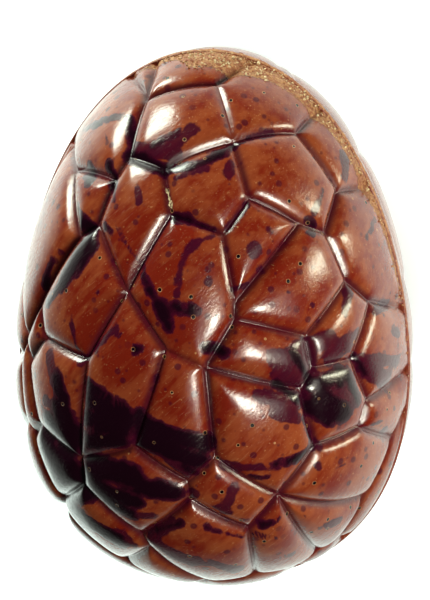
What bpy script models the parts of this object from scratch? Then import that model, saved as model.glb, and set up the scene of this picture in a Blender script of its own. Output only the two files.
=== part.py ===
"""Moulded chocolate egg, lying on its back half.

Two half shells from the same mould are fused along a lengthwise seam. Their outside is crackled into
flat-topped plates with grooves between them, as if the egg were cut like a gem and then softened.
The frame: +Y is the pointed end, +X the egg's right side and +Z up, out of the shown half. The seam
lies in the level plane through the egg's long axis.
"""

import math

import bmesh
import bpy
from mathutils import Matrix, Vector

MM = 0.001

# The egg's own form.
HALF_LENGTH = 59.0 * MM
GIRTH_RADIUS = 42.6 * MM
TAPER = 0.136
FULLNESS = 0.092

# The relief: a groove along every side of a plate, and a pillowed top.
GROOVE_WIDTH = 2.3 * MM
GROOVE_DEPTH = 0.95 * MM
GROOVE_FLARE = 1.5
PILLOW_WIDTH = 8.5 * MM
PILLOW_RISE = 0.6 * MM
SEAM_RISE = 0.35 * MM

# The flat spot that the egg rests on.
REST_DEPTH = 1.1 * MM

# The mesh: how finely the sides, the seam and the tops are divided, and the block that the gem is
# cut from, on the unit ball.
SIDE_STEP = 5.2 * MM
SHORT_SIDE = 1.7 * MM
SEAM_STATIONS = 80
RING_WIDTHS = (1.1 * MM, 2.3 * MM, 4.6 * MM)
RING_ROOM = 0.75
WELD = 0.001 * MM
BLOCK_SIZE = 4.0
CENTRE_STEPS = 60
CENTRE_STRIDE = 3.0 * MM

# The plates of one half shell, as cuts of a gem. Each is the point of the shell that the cut faces,
# in mm right and tipward of the egg's middle, and how far out the cut lies, in per cent.
PLATES = (
    # Round the tip.
    (2, 58, 96), (4, 53, 96), (13, 53, 94), (-17, 53, 102), (-25, 44, 98),
    # The shoulder.
    (-28, 38, 100), (-3, 35, 104), (10, 39, 98), (20, 42, 95), (22, 46, 97), (-34, 28, 98),
    # Tipward of the middle.
    (-35.7, 28, 100), (30, 31, 101), (20, 27, 97), (23, 22, 97), (8, 24, 100), (-42, 4, 104),
    # The middle.
    (-25, 4, 104), (23, 4, 100), (30, 7, 101), (35, -3, 104), (-29, -1, 106), (-26, -9, 103),
    (-13, -11, 102), (31, -9, 101),
    # Bluntward of the middle.
    (-42, -20, 105), (-35, -17, 108), (1, -19, 101), (21, -15, 99), (35, -14, 105), (30, -28, 101),
    # Round the blunt end.
    (-34, -38, 103), (-27, -32, 104), (-6, -35, 98), (11, -34, 99), (24, -39, 100), (19, -42, 99),
    (3, -44, 96), (-13, -47, 97), (-10, -49, 97), (-17, -52, 98), (3, -57, 102), (20, -53, 108),
    (33, -42, 110),
)

MILK_CHOCOLATE = (0.150, 0.052, 0.026, 1.0)
POLISH = 0.22


def clear_scene():
    for thing in list(bpy.data.objects):
        bpy.data.objects.remove(thing, do_unlink=True)


def girth(along):
    """The radius of the egg's round section, before it closes, at a share of its half length."""
    return GIRTH_RADIUS * (1.0 - TAPER * along + FULLNESS * along ** 2)


def egg_point(direction):
    """Carries a point of the unit ball onto the egg."""
    along = direction.y
    return Vector((direction.x * girth(along), along * HALF_LENGTH, direction.z * girth(along)))


def egg_normal(direction):
    """The outward normal of the egg at a point of the unit ball."""
    along = direction.y
    flare = GIRTH_RADIUS * (2.0 * FULLNESS * along - TAPER)
    lean = (girth(along) * along - flare * (1.0 - along ** 2)) / HALF_LENGTH
    return Vector((direction.x, lean, direction.z)).normalized()


def plate_cut(x, y, reach):
    """The direction and the distance of one plate's cut, on the unit ball."""
    along = y * MM / HALF_LENGTH
    right = x * MM / girth(along)
    up = math.sqrt(max(0.0, 1.0 - along ** 2 - right ** 2))
    return Vector((right, along, up)), reach / 100.0


def slice_off(bm, direction, reach):
    """Cuts the gem with one plane and closes it with a new flat side."""
    whole = bm.verts[:] + bm.edges[:] + bm.faces[:]
    cut = bmesh.ops.bisect_plane(bm, geom=whole, dist=WELD, plane_co=direction * reach,
                                 plane_no=direction, clear_outer=True)
    rim = [edge for edge in cut["geom_cut"] if isinstance(edge, bmesh.types.BMEdge)]
    bmesh.ops.edgeloop_fill(bm, edges=rim)


def split_side(edge, pieces):
    """Divides a side into equal pieces and returns the new corners in order from its first one."""
    corner = edge.verts[0]
    corners = []
    for left in range(pieces, 1, -1):
        corner = bmesh.utils.edge_split(edge, corner, 1.0 / left)[1]
        corners.append(corner)
    return corners


def cut_half_gem():
    """The upper half of the gem, open at the seam, on the unit ball."""
    bm = bmesh.new()
    bmesh.ops.create_cube(bm, size=BLOCK_SIZE)
    for plate in PLATES:
        slice_off(bm, *plate_cut(*plate))
    bmesh.ops.remove_doubles(bm, verts=bm.verts, dist=SHORT_SIDE / GIRTH_RADIUS)
    whole = bm.verts[:] + bm.edges[:] + bm.faces[:]
    bmesh.ops.bisect_plane(bm, geom=whole, dist=WELD, plane_co=(0.0, 0.0, 0.0),
                           plane_no=(0.0, 0.0, 1.0), clear_inner=True)
    return bm


def seam_angle(corner):
    return math.atan2(corner.co.y, corner.co.x)


def fit_seam(bm):
    """Moves the seam's corners to even stations, so that the two half shells meet corner to corner."""
    turn = 2.0 * math.pi / SEAM_STATIONS
    for edge in [edge for edge in bm.edges if edge.is_boundary]:
        first, last = (seam_angle(corner) for corner in edge.verts)
        sweep = (last - first + math.pi) % (2.0 * math.pi) - math.pi
        start = round(first / turn)
        pieces = abs(round((first + sweep) / turn) - start)
        step = math.copysign(1, sweep)
        for index, corner in enumerate(split_side(edge, max(1, pieces)), 1):
            station = (start + step * index) * turn
            corner.co = Vector((math.cos(station), math.sin(station), 0.0))
    for corner in bm.verts:
        if corner.is_boundary:
            station = round(seam_angle(corner) / turn) * turn
            corner.co = Vector((math.cos(station), math.sin(station), 0.0))
    bmesh.ops.remove_doubles(bm, verts=[v for v in bm.verts if v.is_boundary], dist=0.5 * turn)


def divide_grooves(bm):
    """Divides the sides between plates, so that the grooves follow the round of the egg."""
    for edge in [edge for edge in bm.edges if not edge.is_boundary]:
        ends = [egg_point(corner.co.normalized()) for corner in edge.verts]
        split_side(edge, max(1, round((ends[1] - ends[0]).length / SIDE_STEP)))
    for corner in bm.verts:
        corner.co.normalize()


def inward_planes(outline, centre):
    """One plane through the egg's middle for each side of a plate, facing its centre."""
    planes = []
    for index, corner in enumerate(outline):
        plane = outline[index - 1].cross(corner).normalized()
        planes.append(plane if plane.dot(centre) > 0.0 else -plane)
    return planes


def deepest_point(outline):
    """The point of a plate that lies furthest from all its sides, found by backing off from the
    nearest side in ever shorter steps."""
    point = sum(outline, Vector()) / len(outline)
    planes = inward_planes(outline, point)
    for turn in range(1, CENTRE_STEPS + 1):
        nearest = min(planes, key=lambda plane: plane.dot(point))
        point = point + nearest * (CENTRE_STRIDE / turn)
    return egg_point(ball_direction(point))


def ring_point(outer, centre, planes, width):
    """The point on the spoke from an outline point to the centre that lies a width inside."""
    spoke = centre - outer
    shares = [(width - plane.dot(outer)) / plane.dot(spoke) for plane in planes
              if plane.dot(spoke) > 0.0]
    return outer + max(shares) * spoke


def ball_direction(point):
    """Carries a point near the egg back to the unit ball."""
    along = max(-1.0, min(1.0, point.y / HALF_LENGTH))
    return Vector((point.x / girth(along), along, point.z / girth(along))).normalized()


def relief(width):
    """How far the surface lies under the plates' crowns, a width away from a groove."""
    groove = GROOVE_DEPTH * max(0.0, 1.0 - width / GROOVE_WIDTH) ** GROOVE_FLARE
    pillow = PILLOW_RISE * max(0.0, 1.0 - width / PILLOW_WIDTH) ** 2
    return groove + pillow


def dress_plate(bm, face, drops):
    """Insets a plate ring by ring toward its centre and notes how deep each new corner lies. In a
    narrow plate the rings stand closer, so that the last one still goes round the centre."""
    outline = [egg_point(corner.co) for corner in face.verts]
    centre = deepest_point(outline)
    planes = inward_planes(outline, centre)
    room = min(plane.dot(centre) for plane in planes)
    squeeze = min(1.0, RING_ROOM * room / RING_WIDTHS[-1])
    for width in RING_WIDTHS:
        bmesh.ops.inset_individual(bm, faces=[face], thickness=WELD)
        for corner, outer in zip(face.verts, outline):
            corner.co = ball_direction(ring_point(outer, centre, planes, width * squeeze))
            drops[corner] = relief(width * squeeze)
    crown = bmesh.ops.poke(bm, faces=[face])["verts"][0]
    crown.co = ball_direction(centre)
    drops[crown] = relief(room)


def raise_relief(bm):
    """Gives the half shell its grooves, plates and seam, on the egg."""
    drops = {corner: -SEAM_RISE if corner.is_boundary else relief(0.0) for corner in bm.verts}
    for face in bm.faces[:]:
        dress_plate(bm, face, drops)
    for corner, drop in drops.items():
        normal = egg_normal(corner.co)
        corner.co = egg_point(corner.co) - drop * normal


def close_egg(bm):
    """Adds the other half shell, from the same mould turned about the long axis, and fuses both."""
    twin = bmesh.ops.duplicate(bm, geom=bm.verts[:] + bm.edges[:] + bm.faces[:])["geom"]
    corners = [item for item in twin if isinstance(item, bmesh.types.BMVert)]
    bmesh.ops.rotate(bm, verts=corners, cent=(0.0, 0.0, 0.0), matrix=Matrix.Rotation(math.pi, 3, "Y"))
    bmesh.ops.remove_doubles(bm, verts=bm.verts, dist=WELD)
    bmesh.ops.recalc_face_normals(bm, faces=bm.faces)


def rest_egg(bm):
    """Cuts the flat spot under the egg and stands the egg on it."""
    floor = min(corner.co.z for corner in bm.verts) + REST_DEPTH
    whole = bm.verts[:] + bm.edges[:] + bm.faces[:]
    cut = bmesh.ops.bisect_plane(bm, geom=whole, dist=WELD, plane_co=(0.0, 0.0, floor),
                                 plane_no=(0.0, 0.0, -1.0), clear_outer=True)
    rim = [edge for edge in cut["geom_cut"] if isinstance(edge, bmesh.types.BMEdge)]
    bmesh.ops.edgeloop_fill(bm, edges=rim)
    bmesh.ops.translate(bm, verts=bm.verts, vec=(0.0, 0.0, -floor))


def chocolate():
    material = bpy.data.materials.new("milk_chocolate")
    material.use_nodes = True
    shader = material.node_tree.nodes["Principled BSDF"]
    shader.inputs["Base Color"].default_value = MILK_CHOCOLATE
    shader.inputs["Roughness"].default_value = POLISH
    shader.inputs["Metallic"].default_value = 0.0
    return material


def build_egg(collection):
    bm = cut_half_gem()
    fit_seam(bm)
    divide_grooves(bm)
    raise_relief(bm)
    close_egg(bm)
    rest_egg(bm)
    bmesh.ops.triangulate(bm, faces=bm.faces)
    mesh = bpy.data.meshes.new("egg")
    bm.to_mesh(mesh)
    bm.free()
    mesh.shade_smooth()
    mesh.materials.append(chocolate())
    egg = bpy.data.objects.new("egg", mesh)
    collection.objects.link(egg)
    return egg


def main():
    clear_scene()
    collection = bpy.data.collections.new("chocolate_egg")
    bpy.context.scene.collection.children.link(collection)
    build_egg(collection)


main()
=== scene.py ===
"""Moulded chocolate egg with crackled plates, marbling, a crumbly seam and a pale studio.

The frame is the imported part's: +Y is the pointed end, +X the egg's right side, +Z up out of the shown
half. The seam lies in the level plane through the egg's long axis.
"""

import math

import bmesh
import bpy
import numpy as np
from bpy.props import FloatProperty, FloatVectorProperty, IntProperty, PointerProperty
from mathutils import Matrix, Vector


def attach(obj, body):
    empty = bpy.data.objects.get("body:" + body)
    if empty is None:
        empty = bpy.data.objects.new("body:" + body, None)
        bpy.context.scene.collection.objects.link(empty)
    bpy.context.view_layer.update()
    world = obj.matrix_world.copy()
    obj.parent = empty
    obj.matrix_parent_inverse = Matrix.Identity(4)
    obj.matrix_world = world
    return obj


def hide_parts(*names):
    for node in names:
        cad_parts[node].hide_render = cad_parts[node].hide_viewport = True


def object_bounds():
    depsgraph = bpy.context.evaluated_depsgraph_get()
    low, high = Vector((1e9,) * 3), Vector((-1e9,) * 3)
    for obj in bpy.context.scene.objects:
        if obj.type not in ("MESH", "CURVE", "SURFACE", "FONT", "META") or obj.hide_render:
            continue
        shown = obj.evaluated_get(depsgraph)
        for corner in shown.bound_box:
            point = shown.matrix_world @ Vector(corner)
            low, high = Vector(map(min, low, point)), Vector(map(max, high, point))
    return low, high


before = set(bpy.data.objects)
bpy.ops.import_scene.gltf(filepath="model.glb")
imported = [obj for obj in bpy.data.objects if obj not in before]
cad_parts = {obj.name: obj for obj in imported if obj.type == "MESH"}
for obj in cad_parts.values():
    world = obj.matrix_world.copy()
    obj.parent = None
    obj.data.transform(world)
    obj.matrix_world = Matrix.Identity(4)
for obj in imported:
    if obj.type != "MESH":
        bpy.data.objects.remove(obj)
CAD_LOW, CAD_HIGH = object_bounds()

bl_info = {
    "name": "Chocolate Egg",
    "version": (1, 0, 0),
    "blender": (4, 5, 0),
    "location": "3D View > Sidebar > Egg",
    "description": "Builds the dressed chocolate egg and its studio",
    "category": "Add Mesh",
}

MM = 0.001

# The egg's own form, as in the part.
HALF_LENGTH = 59.0 * MM
GIRTH_RADIUS = 42.6 * MM
TAPER = 0.136
FULLNESS = 0.092
REST_DEPTH = 1.1 * MM
SEAM_HEIGHT = (CAD_HIGH.z - REST_DEPTH) / 2.0

# How the gem is cut from its block, on the unit ball.
BLOCK_SIZE = 4.0
SHORT_SIDE = 1.7 * MM
WELD = 0.001 * MM
SEAM_STATIONS = 80

# The plates of one half shell, as cuts of a gem. Each is the point of the shell that the cut faces,
# in mm right and tipward of the egg's middle, and how far out the cut lies, in per cent.
PLATES = (
    # Round the tip.
    (2, 58, 96), (4, 53, 96), (13, 53, 94), (-17, 53, 102), (-25, 44, 98),
    # The shoulder.
    (-28, 38, 100), (-3, 35, 104), (10, 39, 98), (20, 42, 95), (22, 46, 97), (-34, 28, 98),
    # Tipward of the middle.
    (-35.7, 28, 100), (30, 31, 101), (20, 27, 97), (23, 22, 97), (8, 24, 100), (-42, 4, 104),
    # The middle.
    (-25, 4, 104), (23, 4, 100), (30, 7, 101), (35, -3, 104), (-29, -1, 106), (-26, -9, 103),
    (-13, -11, 102), (31, -9, 101),
    # Bluntward of the middle.
    (-42, -20, 105), (-35, -17, 108), (1, -19, 101), (21, -15, 99), (35, -14, 105), (30, -28, 101),
    # Round the blunt end.
    (-34, -38, 103), (-27, -32, 104), (-6, -35, 98), (11, -34, 99), (24, -39, 100), (19, -42, 99),
    (3, -44, 96), (-13, -47, 97), (-10, -49, 97), (-17, -52, 98), (3, -57, 102), (20, -53, 108),
    (33, -42, 110),
)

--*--

* _Aim_: Exactly and only the lines from the line that contains "bmesh.ops.triangulate(bm, faces=bm.faces)" through the line that contains "for node in" are to be repeated as they stand.

* _Full answer_:
    bmesh.ops.triangulate(bm, faces=bm.faces)
    mesh = bpy.data.meshes.new("egg")
    bm.to_mesh(mesh)
    bm.free()
    mesh.shade_smooth()
    mesh.materials.append(chocolate())
    egg = bpy.data.objects.new("egg", mesh)
    collection.objects.link(egg)
    return egg


def main():
    clear_scene()
    collection = bpy.data.collections.new("chocolate_egg")
    bpy.context.scene.collection.children.link(collection)
    build_egg(collection)


main()
=== scene.py ===
"""Moulded chocolate egg with crackled plates, marbling, a crumbly seam and a pale studio.

The frame is the imported part's: +Y is the pointed end, +X the egg's right side, +Z up out of the shown
half. The seam lies in the level plane through the egg's long axis.
"""

import math

import bmesh
import bpy
import numpy as np
from bpy.props import FloatProperty, FloatVectorProperty, IntProperty, PointerProperty
from mathutils import Matrix, Vector


def attach(obj, body):
    empty = bpy.data.objects.get("body:" + body)
    if empty is None:
        empty = bpy.data.objects.new("body:" + body, None)
        bpy.context.scene.collection.objects.link(empty)
    bpy.context.view_layer.update()
    world = obj.matrix_world.copy()
    obj.parent = empty
    obj.matrix_parent_inverse = Matrix.Identity(4)
    obj.matrix_world = world
    return obj


def hide_parts(*names):
    for node in names:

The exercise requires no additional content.